Die Neonazis sind hier nicht »one of us«, »eigentlich so nett wie wir«, bloß auf die schiefe Bahn geraten. Sondern sie sind der Feind. Keine gebildeten Bürger, keine »talking killer« mit Gründen für Rassismus, Menschenverachtung und Mord, sondern dumpfe Primitivlinge, die wir nicht verstehen müssen, auch wenn sie in den Parlamenten sitzen.
Einige haben an dem Film auszusetzen, dass er die Neonazis nur als stumpfe Idioten zeigt. Das ist richtig, aber was sind denn nach ihrer
Ansicht die Neonazis tatsächlich? Intellektuelle?
Julia von Heinz macht klar, dass es so etwas wie Rechtspopulismus nicht gibt, außer in der Sprache der Beschwichtiger. Es gibt Rechtsradikale, Rechtsextremisten und Neo-Nazis, und zwischen denen kann man differenzieren. Ein Populist ist jemand wie Markus Söder. Oder Friedrich Merz.
Es ist diesem Film auch anzusehen, dass er von den deutschen Filmförderern nicht wirklich gewollt wurde. Und zwar nicht, weil die deutschen Förderer so hervorragend sind, und sich einen viel besseren Film vorstellen können. Sondern weil sie sich nur einen viel schlechteren vorstellen konnten, und alles darangesetzt haben, auch diesen Film schlechter zu machen: Sie haben viel zu wenig Geld gegeben, so daß der Film am Ende in Deutschland nicht (komplett) finanziert werden konnte. Sondern nur mithilfe von französischem Geld. Insgesamt war das Budget auch am Ende zu niedrig – dass man in NRW nicht drehen konnte, wurde zum Glück für Mannheim, wo der Film stattdessen gedreht wurde.

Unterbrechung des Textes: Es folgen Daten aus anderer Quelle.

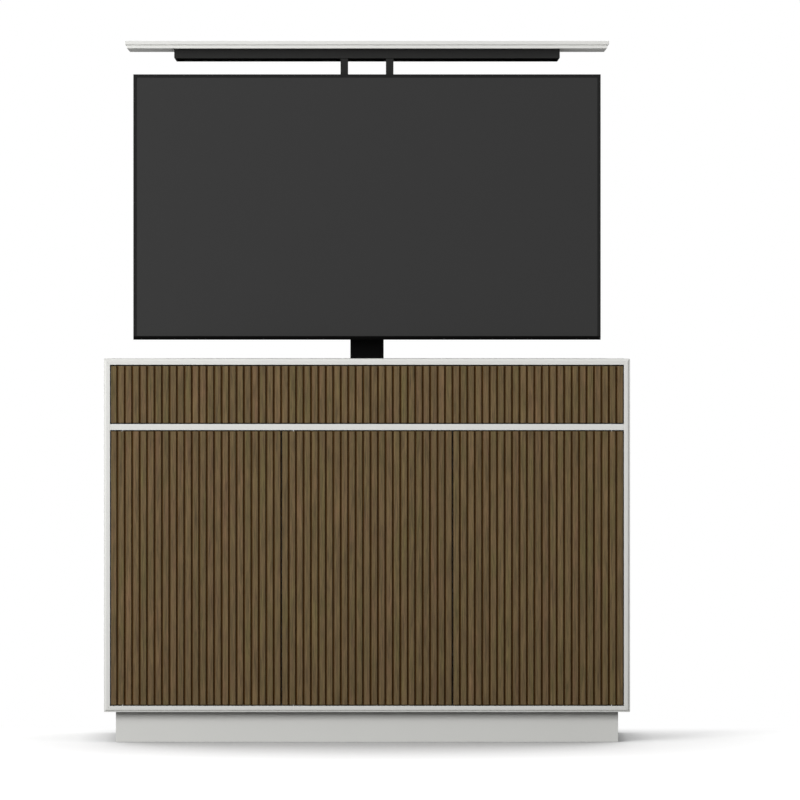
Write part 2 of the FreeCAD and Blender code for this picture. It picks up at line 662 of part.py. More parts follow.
def bush_plates(make, body, name):
    """Both bush plates of a door, or the seats that they are let into."""
    pivot_plate(make, body, name, DOOR_FOOT)
    pivot_plate(make, body, name, f"{DOOR_HEAD} - dims.pivot_plate")
    for start in (DOOR_FOOT, BUSH_FOOT):
        pivot_rectangle(make, body, name, start, "dims.bush_length", PLATE_DEPTH)


def door(name):
    """Backing board, slats and the two bush plates in the door's ends."""
    left, right = DOOR_EDGES[name]
    backing = plain_board(f"{name}_door_backing", left, BACKING_FRONT, DOOR_FOOT,
                          f"({right} - {left})", "dims.front_backing", DOOR_HEIGHT)
    bush_plates(cut_rectangle, backing, name)
    slats = slat_row(f"{name}_door_slats", MODULE_STARTS[name], "dims.slats_per_door",
                     DOOR_FOOT, DOOR_HEIGHT)
    bushes = new_body(f"{name}_door_pivot_bushes")
    bush_plates(pad_rectangle, bushes, name)
    for start in (DOOR_FOOT, BUSH_FOOT):
        cut_circle(bushes, "Z", start, "dims.bush_length", PIVOT_X[name], PIVOT_Y,
                   "dims.pivot_pin_radius + dims.pivot_play")
    return [backing, slats, bushes]


door_pieces = [piece for name in DOOR_NAMES for piece in door(name)]

# The carcass side of the pivots: a flush plate with a pin, above and below each door.
FLOOR_SEAT = f"({CARCASS_FLOOR} - dims.pivot_plate)"
PIN_REACH = "(dims.front_gap + dims.pivot_pin_engagement)"
pivot_plates = new_body("pivot_plates")
for name in DOOR_NAMES:
    for board, seat, start in ((bottom_board, FLOOR_SEAT, FLOOR_SEAT),
                               (middle_rail, RAIL_UNDER, f"{RAIL_UNDER} - {PIN_REACH}")):
        pivot_plate(cut_rectangle, board, name, seat)
        pivot_plate(pad_rectangle, pivot_plates, name, seat)
        pad_circle(pivot_plates, "Z", start, f"{PIN_REACH} + dims.pivot_plate",
                   PIVOT_X[name], PIVOT_Y, "dims.pivot_pin_radius")

# -------------------------------------------------------------------------------- flap

FLAP_LEFT = f"({INNER_LEFT} + dims.side_gap)"
FLAP_WIDTH = f"({INNER_WIDTH} - 2 * dims.side_gap)"
flap_backing = plain_board("flap_backing", FLAP_LEFT, BACKING_FRONT, FLAP_FOOT,
                           FLAP_WIDTH, "dims.front_backing", FLAP_HEIGHT)
flap_slats = slat_row("flap_slats", INNER_LEFT,
                      f"{len(DOOR_NAMES)} * dims.slats_per_door", FLAP_FOOT, FLAP_HEIGHT)

KNUCKLE = f"({FLAP_WIDTH} / dims.knuckle_count)"
KNUCKLE_LENGTH = f"({KNUCKLE} - dims.knuckle_play)"
LEAF_FRONT = f"({AXIS_Y} + dims.barrel_radius + dims.hinge_pin_play * 2)"


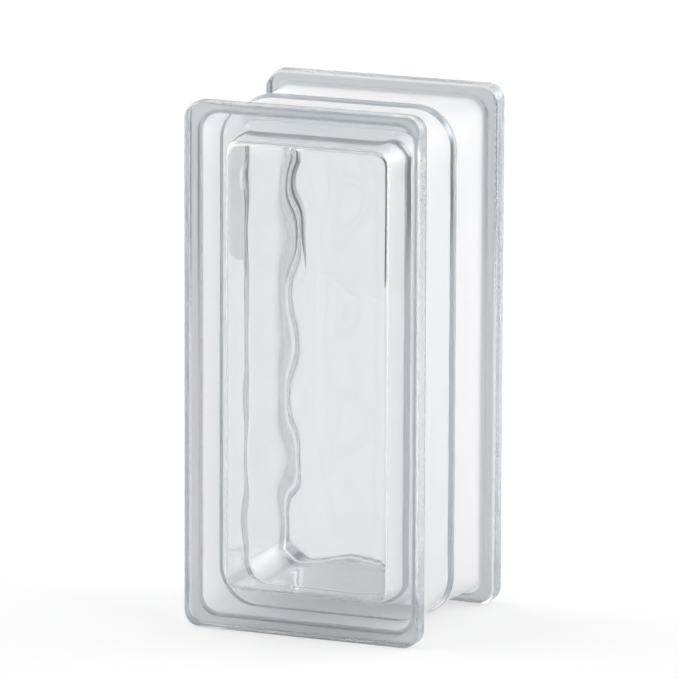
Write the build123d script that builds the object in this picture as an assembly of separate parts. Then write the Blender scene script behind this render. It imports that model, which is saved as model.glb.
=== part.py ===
from build123d import *
import os
from math import atan2, degrees, pi, sin

# Hollow glass block of half width, standing upright.
# It was pressed as two like half shells, which were then fused face to face
# into one sealed piece of glass, so it is a single solid round a closed hollow.
# X runs across the block, Y through it from front to back, Z up.
# The origin is the middle of the base, on the surface it stands on.

# Overall size over the two rims
width = 90.0
depth = 80.0
height = 190.0

# Rim of each half shell, the plate that stands out past the side walls
rim_thickness = 8.0
rim_corner_radius = 6.0
rim_face_edge_radius = 1.2
rim_back_edge_radius = 1.6

# Side walls, which lean outwards from the rim to the seam at mid depth,
# while the rounding of their corners grows
wall_inset_at_rim = 5.0
wall_inset_at_seam = 3.8
wall_corner_at_rim = 5.5
wall_corner_at_seam = 14.0
wall_root_radius = 2.6

# Rounded bead of glass squeezed out along the seam
bead_width = 4.4
bead_height = 1.3

# Hollow, left by the plunger of the press in each half shell
face_thickness = 8.0
wall_thickness_at_face = 9.0
wall_thickness_at_seam = 5.7
hollow_corner_at_seam = 9.5
hollow_edge_radius = 2.2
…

Noch schwerer wiegt: Die unendlich lange Zeitdauer einer quälenden und quälend langsamen Produktionsgeschichte: Die erste Drehbuchfassung zu diesem Film lag dem WDR im Jahr 2002 vor – also arbeitet Julia von Heinz seit mindestens 18 Jahren an dem Stoff. Seitdem wurden die Drehbücher und Geschichten andauernd umgeschrieben, an allem Möglichen herumgemäkelt. Weil dieser Film offensichtlich über den ästhetischen und dramaturgischen Horizont der Gremien hinausgeht und
ihnen moralisch-politisch nicht in den Kram passt. Die Zähigkeit der Regisseurin, die hier auch ihre persönliche Biographie verarbeitet und auch darum trotz aller Hindernisse an ihrer Vision festhielt, bis einschließlich zu dem subtilen, sprechend offenen Ende ihren Film gemacht hat, ist hochrespektabel – und macht allein den Film schon sympathisch.
Dass ich persönlich mir mehr Exzess gewünscht hätte, und etwas weniger Kontrolle – so what?